Promoters of premium VOD would tell you a that $60 price tag isn't for the regular consumer, but more for the higher income ones that
can easily afford such perhaps-not-crucial viewing entertainment. Theater owners, these are not your bread-and-butter customers.
Mind you, there's a strong likelihood this won't bring much
more to studios either. How is the studio going to tell the consumer that this is not just a movie -- but a "premium home VOD movie"?
Where was the marketing effort for this? Print ads
in upscale magazines like Vanity Fair? I don't think so. Carving out a new pay TV window is movie studio’s ultimate goal, especially with the collapse of the regular rental and
sell-through DVD home entertainment window.

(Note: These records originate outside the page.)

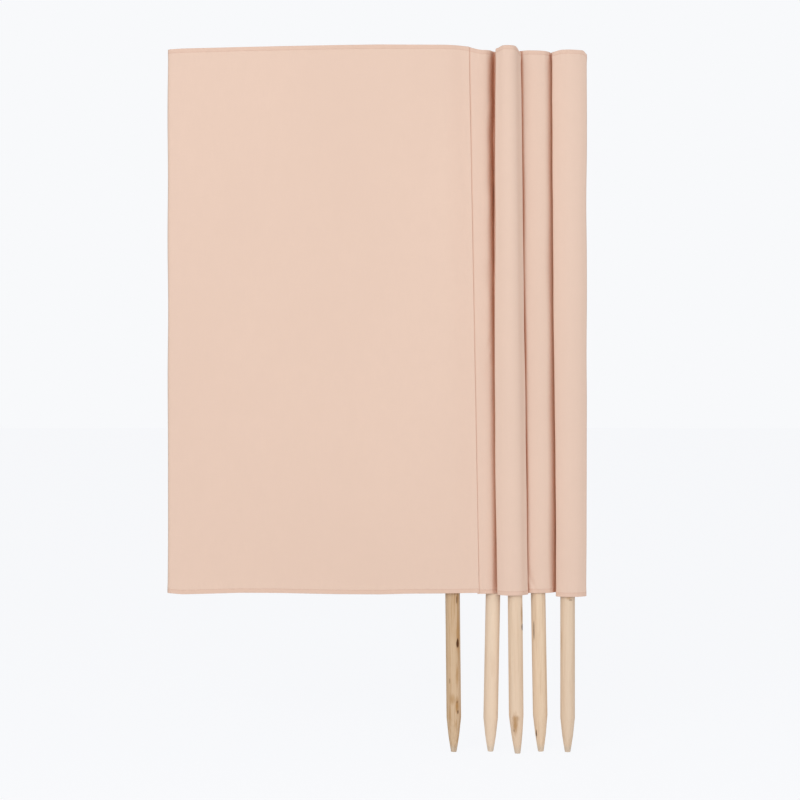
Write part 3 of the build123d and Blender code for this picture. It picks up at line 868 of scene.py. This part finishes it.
def stitch_tree():
    """Geometry nodes that set stitches along lines of edges, facing the way the lines say."""
    tree = bpy.data.node_groups.new("windbreak_stitches", "GeometryNodeTree")
    tree.is_modifier = True
    for name, kind in (("Geometry", "Geometry"), ("Stitch pitch", "Float"), ("Stitch length", "Float"),
                       ("Thread", "Float"), ("Thread material", "Material")):
        tree.interface.new_socket(name, in_out="INPUT", socket_type="NodeSocket" + kind)
    tree.interface.new_socket("Geometry", in_out="OUTPUT", socket_type="NodeSocketGeometry")
    node = {name: tree.nodes.new(kind) for name, kind in (
        ("entry", "NodeGroupInput"), ("leave", "NodeGroupOutput"), ("curve", "GeometryNodeMeshToCurve"),
        ("resample", "GeometryNodeResampleCurve"), ("sphere", "GeometryNodeMeshUVSphere"),
        ("size", "ShaderNodeCombineXYZ"), ("shape", "GeometryNodeTransform"),
        ("tangent", "GeometryNodeInputTangent"), ("facing", "GeometryNodeInputNamedAttribute"),
        ("turn", "FunctionNodeAxesToRotation"), ("place", "GeometryNodeInstanceOnPoints"),
        ("real", "GeometryNodeRealizeInstances"), ("soft", "GeometryNodeSetShadeSmooth"),
        ("paint", "GeometryNodeSetMaterial"))}
    node["resample"].mode = "LENGTH"
    fill(node["sphere"], {"Segments": 5, "Rings": 4, "Radius": 0.5})
    fill(node["shape"], {"Rotation": (0, math.pi / 2, 0)})
    node["facing"].data_type = "FLOAT_VECTOR"
    fill(node["facing"], {"Name": "facing"})
    node["turn"].primary_axis, node["turn"].secondary_axis = "X", "Z"
    for source, output, target, into in (
            ("entry", "Geometry", "curve", "Mesh"), ("curve", "Curve", "resample", "Curve"),
            ("entry", "Stitch pitch", "resample", "Length"), ("entry", "Thread", "size", "X"),
            ("entry", "Thread", "size", "Y"), ("entry", "Stitch length", "size", "Z"),
            ("sphere", "Mesh", "shape", "Geometry"), ("size", "Vector", "shape", "Scale"),
            ("tangent", "Tangent", "turn", "Primary Axis"),
            ("facing", "Attribute", "turn", "Secondary Axis"),
            ("resample", "Curve", "place", "Points"), ("shape", "Geometry", "place", "Instance"),
            ("turn", "Rotation", "place", "Rotation"), ("place", "Instances", "real", "Geometry"),
            ("real", "Geometry", "soft", "Geometry"), ("soft", "Geometry", "paint", "Geometry"),
            ("entry", "Thread material", "paint", "Material"), ("paint", "Geometry", "leave", "Geometry")):
        join(tree, (node[source].outputs[output], node[target].inputs[into]))
    return tree


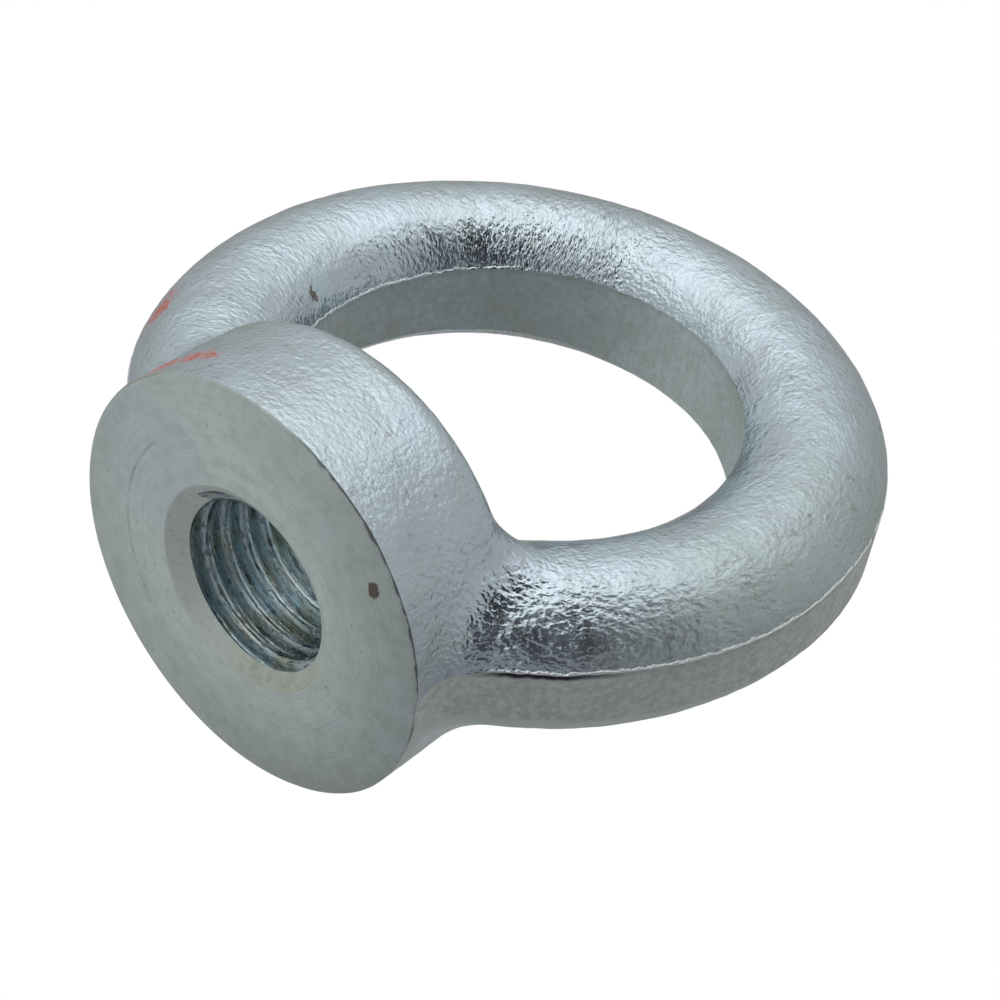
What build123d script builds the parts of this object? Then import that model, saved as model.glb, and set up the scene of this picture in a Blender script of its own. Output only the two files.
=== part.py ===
"""Lifting eye nut: a one-piece steel drop forging with a tapped collar and a closed ring.

Millimetres, +Z up. The thread axis is Z, and the origin is the centre of the machined
seat face. The ring lies in the XZ plane, so the dies part on y = 0 and the eye's axis
runs along Y. The operations come in the order of the real work: forge the ring and the
collar, trim the flash, punch the eye, face the seat, bore and countersink for the thread.
"""

import os

from build123d import *

os.makedirs("parts", exist_ok=True)

# ---- driving dimensions -------------------------------------------------------------

# Ring, as forged: a round section carried round a closed circle.
ring_outer_diameter = 63.0        # across the land that trimming leaves
ring_section_diameter = 14.0
trim_depth = 0.45                 # trimming cuts this far into the round section
punch_depth = 1.5                 # and punching this far, on the side of the eye
eye_dip = 0.75                    # the eye's circle runs this far below the collar's back

# Collar, as forged.
collar_diameter = 35.0
collar_height = 11.8              # from the seat face to the side that faces the eye
collar_back_radius = 2.2
arm_blend_radius = 5.25           # hollow between the collar and the ring's two arms

# Trimming and facing.
collar_trim_depth = 0.1           # trimming shaves this off each side of the collar
trim_sweep_radius = 6.0           # its outline turns from the collar to the ring in this radius
facing_allowance = 2.0            # stock under the collar, taken off to make the seat
seat_edge_break = 0.3

# Tapped hole for an M16 x 2 thread, modelled as the bore that the tap enters.
thread_major_diameter = 16.0
thread_pitch = 2.0
thread_cut_per_pitch = 1.0825     # major less minor diameter, for each unit of pitch
countersink_oversize = 1.3        # wider than the thread's major diameter
countersink_angle = 120.0
exit_chamfer = 0.7                # where the hole breaks out into the eye
exit_chamfer_angle = 90.0

# ---- derived sizes ------------------------------------------------------------------

ring_centreline_diameter = ring_outer_diameter - ring_section_diameter + 2 * trim_depth
eye_diameter = ring_centreline_diameter - ring_section_diameter + 2 * punch_depth
eye_centre_height = collar_height + eye_diameter / 2 - eye_dip
overall_height = eye_centre_height + ring_outer_diameter / 2
eye_axis = Axis((0, 0, eye_centre_height), (0, 1, 0))
collar_radius = collar_diameter / 2
collar_back_flat = collar_radius - collar_back_radius
collar_side_top = collar_height - collar_back_radius
bore_radius = (thread_major_diameter - thread_cut_per_pitch * thread_pitch) / 2
countersink_radius = (thread_major_diameter + countersink_oversize) / 2
seat_plane = Plane(origin=(0, 0, 0), z_dir=(0, 0, -1))
collar_back_plane = Plane(origin=(0, 0, collar_height))

with BuildPart() as eye_nut:
    # Forged ring.
    with BuildSketch(Plane.XY.offset(eye_centre_height)):
        with Locations((ring_centreline_diameter / 2, 0)):
            Circle(ring_section_diameter / 2)
    revolve(axis=eye_axis)

    # Forged collar, with stock below the seat and a rounded edge towards the eye.
    with BuildSketch(Plane.XZ):
        with BuildLine():
            Polyline(
                (0, collar_height),
                (0, -facing_allowance),
                (collar_radius, -facing_allowance),
                (collar_radius, collar_side_top),
            )
            RadiusArc(
                (collar_radius, collar_side_top),
                (collar_back_flat, collar_height),
                -collar_back_radius,
            )
            Line((collar_back_flat, collar_height), (0, collar_height))
        make_face()
    revolve(axis=Axis.Z)

    # The only free-form edges so far are the seams where the arms run into the collar.
    # Each is filled with a hollow blend.
    arm_seams = eye_nut.edges().filter_by(GeomType.BSPLINE)
    fillet(arm_seams, radius=arm_blend_radius)

    # Trim the flash. The tool's outline follows the ring and sweeps round the foot of each
    # arm on to the collar, where the flat land that it leaves grows narrow.
    with BuildSketch(Plane.XZ) as trim_outline:
        with Locations((0, eye_centre_height)):
            Circle(ring_outer_diameter / 2)
        with Locations((0, -facing_allowance)):
            Rectangle(
                collar_diameter - 2 * collar_trim_depth,
                eye_centre_height + facing_allowance,
                align=(Align.CENTER, Align.MIN),
            )
        arm_corners = trim_outline.vertices().filter_by_position(
            Axis.Y, 0, eye_centre_height, inclusive=(False, False)
        )
        fillet(arm_corners, radius=trim_sweep_radius)
    extrude(amount=collar_diameter, both=True, mode=Mode.INTERSECT)

    # Punch the eye: a round hole that stops at the back of the collar.
    with BuildSketch(Plane.XZ):
        with Locations((0, eye_centre_height)):
            Circle(eye_diameter / 2)
        with Locations((0, collar_height)):
            Rectangle(
                eye_diameter,
                overall_height,
                align=(Align.CENTER, Align.MIN),
                mode=Mode.INTERSECT,
            )
    extrude(amount=ring_section_diameter, both=True, mode=Mode.SUBTRACT)

    # Face the seat, and turn a chamfer on its edge.
    split(bisect_by=Plane.XY)
    with BuildSketch(Plane.XZ):
        with BuildLine():
            Polyline(
                (collar_radius - seat_edge_break, 0),
                (collar_radius + seat_edge_break, 0),
                (collar_radius + seat_edge_break, 2 * seat_edge_break),
                close=True,
            )
        make_face()
    revolve(axis=Axis.Z, mode=Mode.SUBTRACT)

    # Bore for the thread, with a countersink at the seat and a chamfer into the eye.
    with Locations(seat_plane):
        CounterSinkHole(
            bore_radius,
            countersink_radius,
            depth=collar_height + ring_section_diameter / 2,
            counter_sink_angle=countersink_angle,
        )
    with Locations(collar_back_plane):
        CounterSinkHole(
            bore_radius,
            bore_radius + exit_chamfer,
            depth=collar_height,
            counter_sink_angle=exit_chamfer_angle,
        )

eye_nut.part.label = "eye_nut"
export_step(eye_nut.part, "parts/eye_nut.step")
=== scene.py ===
import math

import bmesh
import bpy
import numpy as np
from bpy.props import FloatProperty, FloatVectorProperty, PointerProperty
from mathutils import Color, Euler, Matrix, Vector, kdtree, noise


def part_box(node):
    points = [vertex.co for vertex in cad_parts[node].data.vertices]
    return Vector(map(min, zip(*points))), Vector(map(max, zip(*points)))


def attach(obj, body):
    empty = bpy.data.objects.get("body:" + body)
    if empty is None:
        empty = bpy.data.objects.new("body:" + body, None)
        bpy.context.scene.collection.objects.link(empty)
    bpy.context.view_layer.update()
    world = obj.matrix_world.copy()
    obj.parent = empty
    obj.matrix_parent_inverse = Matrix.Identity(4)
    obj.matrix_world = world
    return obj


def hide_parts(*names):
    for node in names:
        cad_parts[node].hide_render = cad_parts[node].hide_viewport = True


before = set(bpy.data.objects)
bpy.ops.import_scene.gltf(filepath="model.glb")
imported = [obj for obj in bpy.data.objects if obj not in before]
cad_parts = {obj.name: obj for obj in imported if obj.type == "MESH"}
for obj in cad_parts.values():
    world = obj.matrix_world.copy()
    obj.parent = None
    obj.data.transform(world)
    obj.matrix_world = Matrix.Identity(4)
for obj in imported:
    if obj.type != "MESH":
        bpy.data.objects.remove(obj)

bl_info = {
    "name": "Lifting eye nut",
    "version": (1, 0, 0),
    "blender": (4, 5, 0),
    "location": "3D View > Sidebar > Eye nut",
    "description": "A drop-forged, zinc-plated lifting eye nut with a tapped collar",
    "category": "Mesh",
}

MM = 0.001
# Directions in the studio, as seen from the object.
OVERHEAD = (-0.50, -0.76, 0.42)
WINDOW = (-0.10, -0.995, 0.006)
DARK_CARD = (0.76, -0.52, -0.38)
CARD_END = (0.42, -0.90, -0.11)
BACK_WINDOW = (0.10, 0.93, 0.35)
LOW_FILL = (-0.56, 0.63, -0.54)
BEHIND = (-0.441, 0.639, 0.630)
NODE = "eye_nut"
CAD_LOW, CAD_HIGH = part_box(NODE)
RING_RADIUS = (CAD_HIGH[0] - CAD_LOW[0]) / 2     # outside, over the trimmed land
COLLAR_RADIUS = (CAD_HIGH[1] - CAD_LOW[1]) / 2
EYE_HEIGHT = CAD_HIGH[2] - RING_RADIUS           # centre of the eye above the seat


# ---- sizes, finishes and stage that a user can change ----------------

def length(name, description, millimetres):
    """A length shown in the scene's unit, given here in millimetres."""
    return FloatProperty(
        name=name, description=description, default=millimetres * MM, unit="LENGTH", precision=5
    )


def colour(name, description, default):
    """A colour swatch."""
    return FloatVectorProperty(
        name=name, description=description, default=default, subtype="COLOR", size=3, min=0, max=1
    )


class EyeNutSizes(bpy.types.PropertyGroup):
    section_radius: length("Ring section radius", "Radius of the ring's round section", 7.0)
    trim_depth: length("Trim depth", "How far trimming cuts into the round section", 0.45)
    eye_radius: length("Eye radius", "Radius of the punched eye", 19.45)
    eye_shift: length("Eye shift", "How far the punch ran off towards one arm", 0.15)
    eye_short: length("Eye short side", "How far the -X side falls short where the punch went in", 0.8)
    eye_taper: length("Eye taper", "How much narrower the eye is where the punch went in", 0.3)
    collar_height: length("Collar height", "From the seat to the collar's back", 11.8)
    collar_back_radius: length("Collar back radius", "Rounding of the collar's back edge", 2.2)
    arm_blend: length("Arm blend", "Hollow between the collar and the ring's arms", 5.25)
    collar_trim: length("Collar trim", "What trimming shaves off each side of the collar", 0.1)
    trim_sweep: length("Trim sweep", "Radius in which the outline turns from collar to ring", 6.0)
    facing_stock: length("Facing stock", "Forged stock below the seat", 3.0)
    seat_edge_break: length("Seat edge break", "Chamfer round the seat", 0.25)
    thread_major_radius: length("Thread major radius", "To the root of the thread", 8.0)
    thread_minor_radius: length("Thread minor radius", "To the crest of the thread", 6.9175)
    thread_pitch: length("Thread pitch", "From crest to crest", 2.0)
    countersink_radius: length("Countersink radius", "At the seat face", 8.65)
    exit_chamfer: length("Exit chamfer", "Where the hole breaks out into the eye", 0.7)
    voxel: length("Voxel", "Grid of the forging's mesh", 0.35)


class EyeNutRelief(bpy.types.PropertyGroup):
    swell: length("Swell", "Slow unevenness of the forging", 0.10)
    dimple: length("Dimples", "Shallow dimples a few millimetres apart", 0.05)
    peel: length("Peel", "Pebbly skin left by scale and blasting", 0.030)
    wall_drag: length("Wall drag", "Streaks that trimming and punching leave", 0.02)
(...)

Movie studios don't spend all that much more when it comes to marketing of DVD releases, instead counting on theatrical marketing, some three months
before. Premium VOD will gain more from theatrical marketing. But odds are it won't be enough.
The nearest to this experiment in TV entertainment is perhaps the $40 to $50 charged for
pay-per-view wrestling events or boxing matches. But at least those are -- in theory -- exclusive entertainment you can't get anywhere else.
One more thing: That big price tag of $60 for a VOD
would have helped traditional theater owners this way: It would have shown what a relative steal a $12 or $13 price tag is for the usual swill movie producers are coming up with.